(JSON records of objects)
────────────────────────────────────────
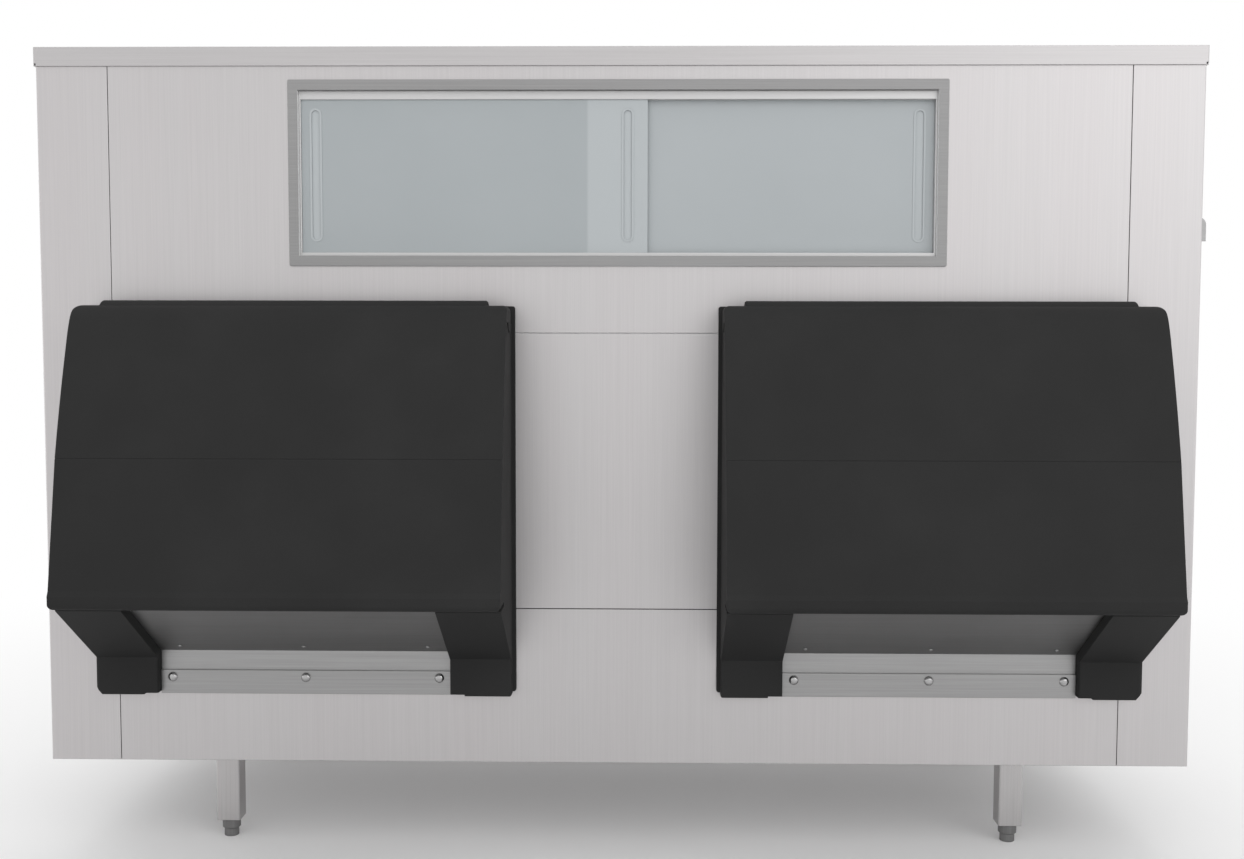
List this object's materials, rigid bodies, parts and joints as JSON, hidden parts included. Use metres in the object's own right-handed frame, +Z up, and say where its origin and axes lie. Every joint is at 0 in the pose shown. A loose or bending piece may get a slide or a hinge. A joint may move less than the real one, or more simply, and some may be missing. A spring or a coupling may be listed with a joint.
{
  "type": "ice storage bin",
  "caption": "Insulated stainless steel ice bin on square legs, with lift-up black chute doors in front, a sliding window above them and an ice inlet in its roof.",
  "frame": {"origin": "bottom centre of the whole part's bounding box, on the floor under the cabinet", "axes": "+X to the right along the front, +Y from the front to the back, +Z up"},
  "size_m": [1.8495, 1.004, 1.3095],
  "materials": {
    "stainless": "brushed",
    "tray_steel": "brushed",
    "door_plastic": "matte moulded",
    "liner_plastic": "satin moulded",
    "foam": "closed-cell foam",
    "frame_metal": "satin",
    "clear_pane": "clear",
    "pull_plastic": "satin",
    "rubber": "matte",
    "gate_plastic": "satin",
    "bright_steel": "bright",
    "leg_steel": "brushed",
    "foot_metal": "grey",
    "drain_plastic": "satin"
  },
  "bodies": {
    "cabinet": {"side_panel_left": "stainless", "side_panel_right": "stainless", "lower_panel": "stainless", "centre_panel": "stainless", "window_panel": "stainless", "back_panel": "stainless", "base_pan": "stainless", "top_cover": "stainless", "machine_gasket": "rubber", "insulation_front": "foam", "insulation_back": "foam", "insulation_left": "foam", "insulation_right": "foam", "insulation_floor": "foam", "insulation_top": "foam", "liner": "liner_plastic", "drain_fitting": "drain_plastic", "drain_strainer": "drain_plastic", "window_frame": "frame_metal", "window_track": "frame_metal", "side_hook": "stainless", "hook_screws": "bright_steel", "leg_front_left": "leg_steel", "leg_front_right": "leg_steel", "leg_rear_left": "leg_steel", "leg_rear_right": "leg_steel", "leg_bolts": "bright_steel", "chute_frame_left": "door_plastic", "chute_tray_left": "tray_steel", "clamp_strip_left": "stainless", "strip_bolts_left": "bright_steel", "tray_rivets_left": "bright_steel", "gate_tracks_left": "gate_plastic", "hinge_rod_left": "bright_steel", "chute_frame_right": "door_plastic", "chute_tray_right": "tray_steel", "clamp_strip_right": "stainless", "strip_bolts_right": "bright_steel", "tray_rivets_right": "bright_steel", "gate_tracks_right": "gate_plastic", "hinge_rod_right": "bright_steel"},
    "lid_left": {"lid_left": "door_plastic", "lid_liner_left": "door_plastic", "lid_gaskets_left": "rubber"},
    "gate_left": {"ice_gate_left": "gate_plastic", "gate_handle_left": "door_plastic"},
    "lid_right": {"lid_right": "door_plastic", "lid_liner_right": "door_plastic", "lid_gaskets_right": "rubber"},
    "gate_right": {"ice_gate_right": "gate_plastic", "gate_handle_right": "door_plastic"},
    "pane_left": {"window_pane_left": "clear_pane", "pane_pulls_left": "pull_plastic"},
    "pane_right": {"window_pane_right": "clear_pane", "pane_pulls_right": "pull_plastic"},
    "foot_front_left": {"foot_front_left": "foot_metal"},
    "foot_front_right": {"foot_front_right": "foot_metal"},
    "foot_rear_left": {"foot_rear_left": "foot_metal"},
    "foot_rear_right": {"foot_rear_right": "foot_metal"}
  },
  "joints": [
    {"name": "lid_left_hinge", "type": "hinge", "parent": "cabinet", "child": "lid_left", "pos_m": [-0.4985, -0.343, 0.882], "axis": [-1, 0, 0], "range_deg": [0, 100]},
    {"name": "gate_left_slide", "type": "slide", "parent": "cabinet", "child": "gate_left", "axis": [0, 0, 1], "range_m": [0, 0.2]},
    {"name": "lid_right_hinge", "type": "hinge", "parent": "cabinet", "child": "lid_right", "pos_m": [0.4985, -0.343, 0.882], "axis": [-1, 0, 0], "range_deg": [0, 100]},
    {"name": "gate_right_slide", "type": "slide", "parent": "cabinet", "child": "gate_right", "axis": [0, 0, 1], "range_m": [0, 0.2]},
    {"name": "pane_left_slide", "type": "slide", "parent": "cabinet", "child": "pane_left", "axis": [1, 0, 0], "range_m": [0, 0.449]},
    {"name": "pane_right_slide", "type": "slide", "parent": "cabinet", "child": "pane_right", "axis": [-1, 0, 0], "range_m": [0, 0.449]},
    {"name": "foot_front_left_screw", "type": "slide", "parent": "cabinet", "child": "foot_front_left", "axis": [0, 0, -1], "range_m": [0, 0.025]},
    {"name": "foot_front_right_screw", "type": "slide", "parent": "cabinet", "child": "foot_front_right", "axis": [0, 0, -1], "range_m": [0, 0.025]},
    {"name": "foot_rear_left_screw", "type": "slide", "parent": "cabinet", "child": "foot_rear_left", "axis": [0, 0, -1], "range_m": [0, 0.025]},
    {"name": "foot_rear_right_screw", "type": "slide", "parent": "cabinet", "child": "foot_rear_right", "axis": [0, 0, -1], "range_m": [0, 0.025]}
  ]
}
────────────────────────────────────────
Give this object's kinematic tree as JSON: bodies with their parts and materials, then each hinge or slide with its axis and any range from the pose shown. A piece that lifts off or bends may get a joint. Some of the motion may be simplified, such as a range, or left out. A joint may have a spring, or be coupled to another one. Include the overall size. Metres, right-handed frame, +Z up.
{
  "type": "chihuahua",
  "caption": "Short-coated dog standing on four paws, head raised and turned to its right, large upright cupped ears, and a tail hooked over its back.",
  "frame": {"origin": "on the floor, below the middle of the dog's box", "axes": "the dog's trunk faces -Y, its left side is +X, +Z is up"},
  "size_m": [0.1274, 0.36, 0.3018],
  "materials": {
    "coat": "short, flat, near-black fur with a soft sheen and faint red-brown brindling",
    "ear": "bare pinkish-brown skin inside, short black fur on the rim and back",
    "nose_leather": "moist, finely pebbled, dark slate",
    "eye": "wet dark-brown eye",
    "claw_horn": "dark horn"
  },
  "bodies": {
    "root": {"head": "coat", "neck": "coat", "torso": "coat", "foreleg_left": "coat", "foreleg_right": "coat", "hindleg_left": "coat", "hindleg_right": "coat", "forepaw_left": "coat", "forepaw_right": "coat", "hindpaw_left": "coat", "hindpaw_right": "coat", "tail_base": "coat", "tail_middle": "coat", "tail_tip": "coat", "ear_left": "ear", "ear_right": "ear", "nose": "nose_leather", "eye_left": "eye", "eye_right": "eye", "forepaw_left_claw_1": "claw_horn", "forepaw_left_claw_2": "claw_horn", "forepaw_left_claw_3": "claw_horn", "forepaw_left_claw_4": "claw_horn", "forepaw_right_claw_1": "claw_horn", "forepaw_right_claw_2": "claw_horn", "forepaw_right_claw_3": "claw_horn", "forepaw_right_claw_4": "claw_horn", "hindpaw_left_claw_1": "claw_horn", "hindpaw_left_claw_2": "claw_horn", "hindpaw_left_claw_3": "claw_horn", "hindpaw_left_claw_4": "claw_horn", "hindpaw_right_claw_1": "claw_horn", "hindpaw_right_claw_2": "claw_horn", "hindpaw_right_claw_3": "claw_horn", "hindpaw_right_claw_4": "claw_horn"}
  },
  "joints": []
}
────────────────────────────────────────
What you have to do —
Where a line above holds the string "joints", show that line.

Output for this task —
List this object's materials, rigid bodies, parts and joints as JSON, hidden parts included. Use metres in the object's own right-handed frame, +Z up, and say where its origin and axes lie. Every joint is at 0 in the pose shown. A loose or bending piece may get a slide or a hinge. A joint may move less than the real one, or more simply, and some may be missing. A spring or a coupling may be listed with a joint.
  "joints": [
  "joints": []